Now that he knows who the little rabbit is, the fascination makes sense. For Tamao Tamamura and her apparent lack of skill or furyoku, the Iron Maiden must be an object of grand admiration and terror. Similar in age and yet already so far ahead.

Then again, he is thankful for Anna's quick thinking. Little else could have prevented either of them from flaring the other. Unless he burned her from afar first, but she hasn't done anything to deserve that; he is well-aware of what out-of-control abilities look like.

So, unflared they remain. Unflared and yet connected.

So, unflared they remain, yet able to talk without words.

On the one hand, it makes the fact they did not flare when they first met make even less sense. He heard her say the words. Not out loud, but it was her voice, it was directed towards him, and it was even the right language. So why did it not happen?

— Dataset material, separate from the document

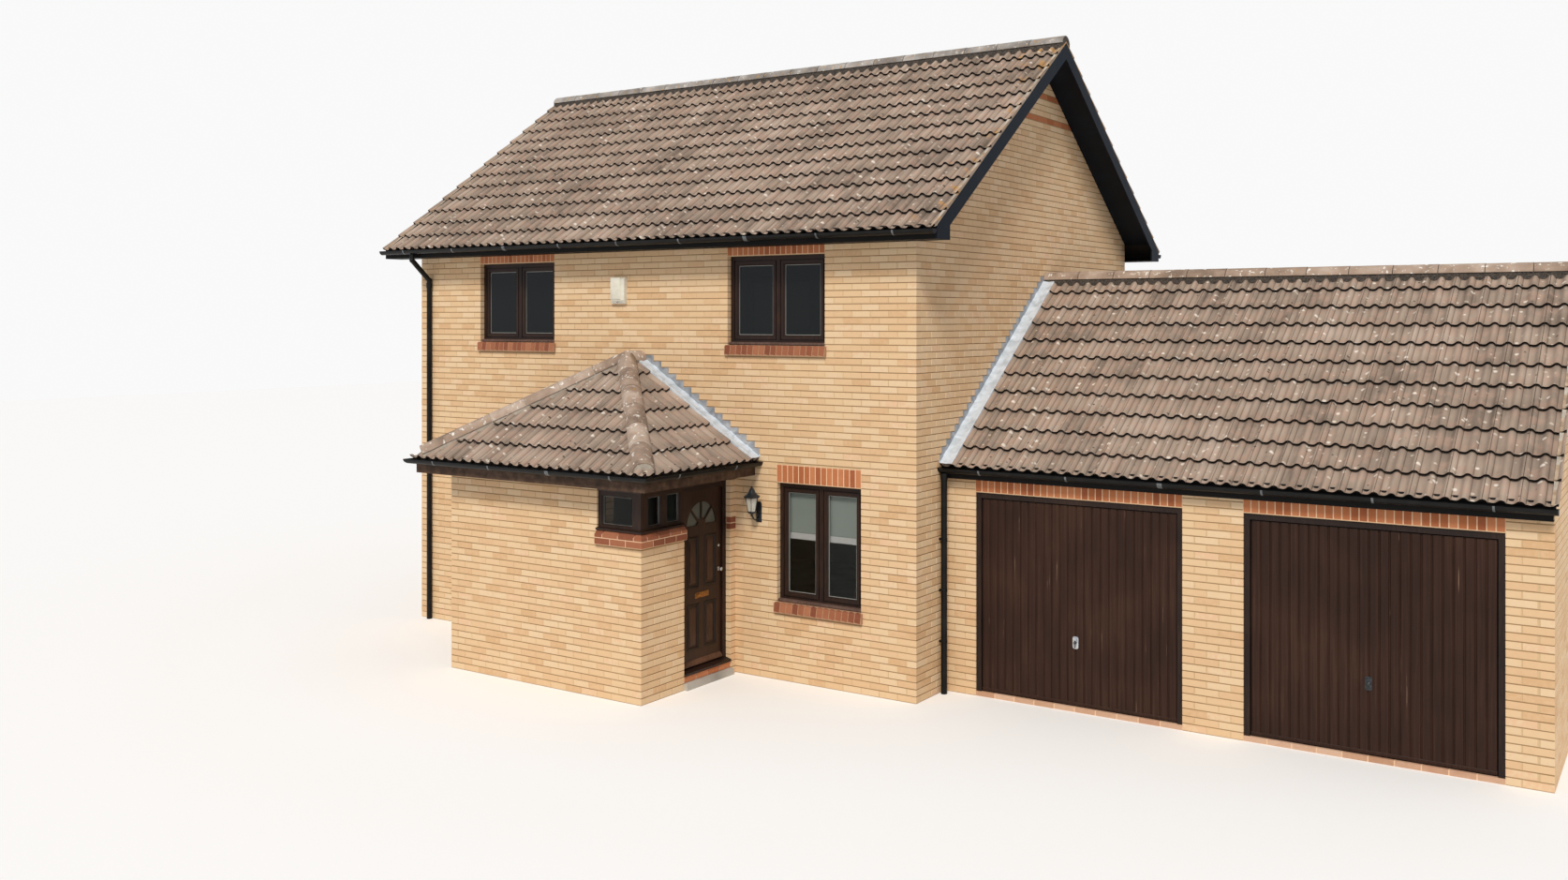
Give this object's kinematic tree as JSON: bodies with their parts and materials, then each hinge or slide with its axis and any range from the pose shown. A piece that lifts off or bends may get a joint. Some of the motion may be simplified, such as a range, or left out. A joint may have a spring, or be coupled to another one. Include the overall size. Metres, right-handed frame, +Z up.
{
  "type": "detached house",
  "caption": "Two-storey brick house with a gabled tile roof, a hipped entrance porch with a corner window, and a lower linked garage with up-and-over doors.",
  "frame": {"origin": "middle of the house block's footprint, at ground level", "axes": "+X along the ridge towards the garage, +Y from the front towards the back garden, +Z up"},
  "size_m": [14.105, 8.7926, 7.6268],
  "materials": {
    "buff_brick": "rough",
    "red_brick": "rough",
    "concrete": "rough",
    "floor_boards": "matt",
    "roof_tile": "rough",
    "ridge_tile": "rough",
    "brown_timber": "satin",
    "glass": "clear",
    "black_plastic": "satin",
    "dark_board": "satin",
    "blind_cloth": "matt",
    "cream_plastic": "satin",
    "brass": "worn",
    "black_metal": "satin",
    "plaque_ceramic": "matt",
    "door_steel": "satin",
    "gear_steel": "galvanised",
    "bright_handle": "satin",
    "dark_handle": "satin",
    "lead": "weathered"
  },
  "bodies": {
    "house": {"ground_slab": "concrete", "first_floor": "floor_boards", "front_wall_left": "buff_brick", "front_wall_right": "buff_brick", "front_wall_upper": "buff_brick", "back_wall": "buff_brick", "left_gable_wall": "buff_brick", "right_gable_wall": "buff_brick", "main_roof_front": "roof_tile", "main_roof_back": "roof_tile", "barge_boards": "dark_board", "window_frames": "brown_timber", "window_glass": "glass", "window_sills": "red_brick", "roller_blinds": "blind_cloth", "alarm_box": "cream_plastic", "porch_front_wall": "buff_brick", "porch_left_wall": "buff_brick", "porch_side_wall": "buff_brick", "porch_sill_band": "red_brick", "porch_beam": "brown_timber", "porch_window_frames": "brown_timber", "porch_glass": "glass", "porch_roof_front": "roof_tile", "porch_roof_left": "roof_tile", "porch_roof_right": "roof_tile", "porch_hip_tiles": "ridge_tile", "front_door_frame": "brown_timber", "front_step": "red_brick", "lantern": "black_metal", "number_plaque": "plaque_ceramic", "porch_slab": "concrete", "garage_thresholds": "red_brick", "garage_slab": "concrete", "garage_piers": "buff_brick", "garage_lintel": "buff_brick", "garage_back_wall": "buff_brick", "garage_end_wall": "buff_brick", "garage_roof_front": "roof_tile", "garage_roof_back": "roof_tile", "garage_door_frames": "brown_timber", "ridge_tiles": "ridge_tile", "fascias_and_soffits": "dark_board", "gutters": "black_plastic", "downpipes": "black_plastic", "lead_flashings": "lead"},
    "front_door": {"front_door": "brown_timber", "front_door_glass": "glass", "front_door_fittings": "brass"},
    "garage_arms_left": {"garage_arms_left": "gear_steel"},
    "garage_panel_left": {"garage_door_left": "door_steel", "garage_handle_left": "bright_handle"},
    "garage_arms_right": {"garage_arms_right": "gear_steel"},
    "garage_panel_right": {"garage_door_right": "door_steel", "garage_handle_right": "dark_handle"}
  },
  "joints": [
    {"name": "front_door_hinge", "type": "hinge", "parent": "house", "child": "front_door", "pos_m": [1.353, -4.0605, 1.2], "axis": [0, 0, 1], "range_deg": [0, 90]},
    {"name": "garage_arms_left_pivot", "type": "hinge", "parent": "house", "child": "garage_arms_left", "pos_m": [5.39, -2.367, 2.15], "axis": [1, 0, 0], "range_deg": [0, 88]},
    {"name": "garage_panel_left_pivot", "type": "hinge", "parent": "garage_arms_left", "child": "garage_panel_left", "pos_m": [5.39, -2.367, 1.106], "axis": [-1, 0, 0], "range_deg": [0, 176]},
    {"name": "garage_arms_right_pivot", "type": "hinge", "parent": "house", "child": "garage_arms_right", "pos_m": [8.265, -2.367, 2.15], "axis": [1, 0, 0], "range_deg": [0, 88]},
    {"name": "garage_panel_right_pivot", "type": "hinge", "parent": "garage_arms_right", "child": "garage_panel_right", "pos_m": [8.265, -2.367, 1.106], "axis": [-1, 0, 0], "range_deg": [0, 176]}
  ],
  "couplings": [
    {"joint": "garage_arms_left_pivot", "follows": "garage_panel_left_pivot", "ratio": 0.5},
    {"joint": "garage_arms_right_pivot", "follows": "garage_panel_right_pivot", "ratio": 0.5}
  ]
}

On the other hand, he has to admit to his own curiosity. What are the limits of their bond? How does it work? He has yet to hear her since the X-I left the arena. Even when he burned the X-III he heard nothing.

A question, then, to ponder while he looks for Ashil. Spirit of Fire carries him through the sky, a lone star in the night sky. He spares no thoughts for the ship lying dead in the water. Honestly? They're making it too tempting.

Slowly he makes his way through the forest. Surely if Ashil is not well he will send Siegfried back to camp. Surely if Ashil is not conscious Siegfried would come seek help. But the forest is quiet and dark, and nobody comes.

No matter. Hao has never disliked a walk under the stars.

What is in a voice? What is there in the act of saying words, words that you don't even know are right? She didn't choose not to flare him. She just didn't dare speak. It wasn't bravery or strength or soul that stopped her.

What is in a voice?

The sky is full of stars by the time he reaches the village. There's no reason why Ashil should be in here. And yet he drifts towards Yoh's lodgings.

He is still very curious about his twin, although he sates the hunger in other ways. His fight was a treat, as expected. Yoh is weak yet, but he is resourceful, and his soul feels… right. And well, Anna is also a treat.

And there's the girl.

He sits above them thinking about what it all means, what this girl means, what voices mean. He is so deep in thought he almost misses it: a door opening, then closing.

"Will you be alright?"

"Of course I will! I told you, I'm fine!"

"Okay…"

"There's nothing to be done about the flare-ups," a third voice says. "They seem to have an external cause. The good news is, it doesn't seem to get infected or have a risk of doing so. You can come back if you want Eliza to take care of you again, or take one pill a day until it gets better. No more than one though! Be careful!"

The man's voice is sing-songy. A little off-key, a little strange. He is on Yoh's team; Hao recognizes him.

He recognizes the pink-haired girl, too, and the boy they're waving off.

"Found him," he mutters, and moves to follow Ashil back into the woods.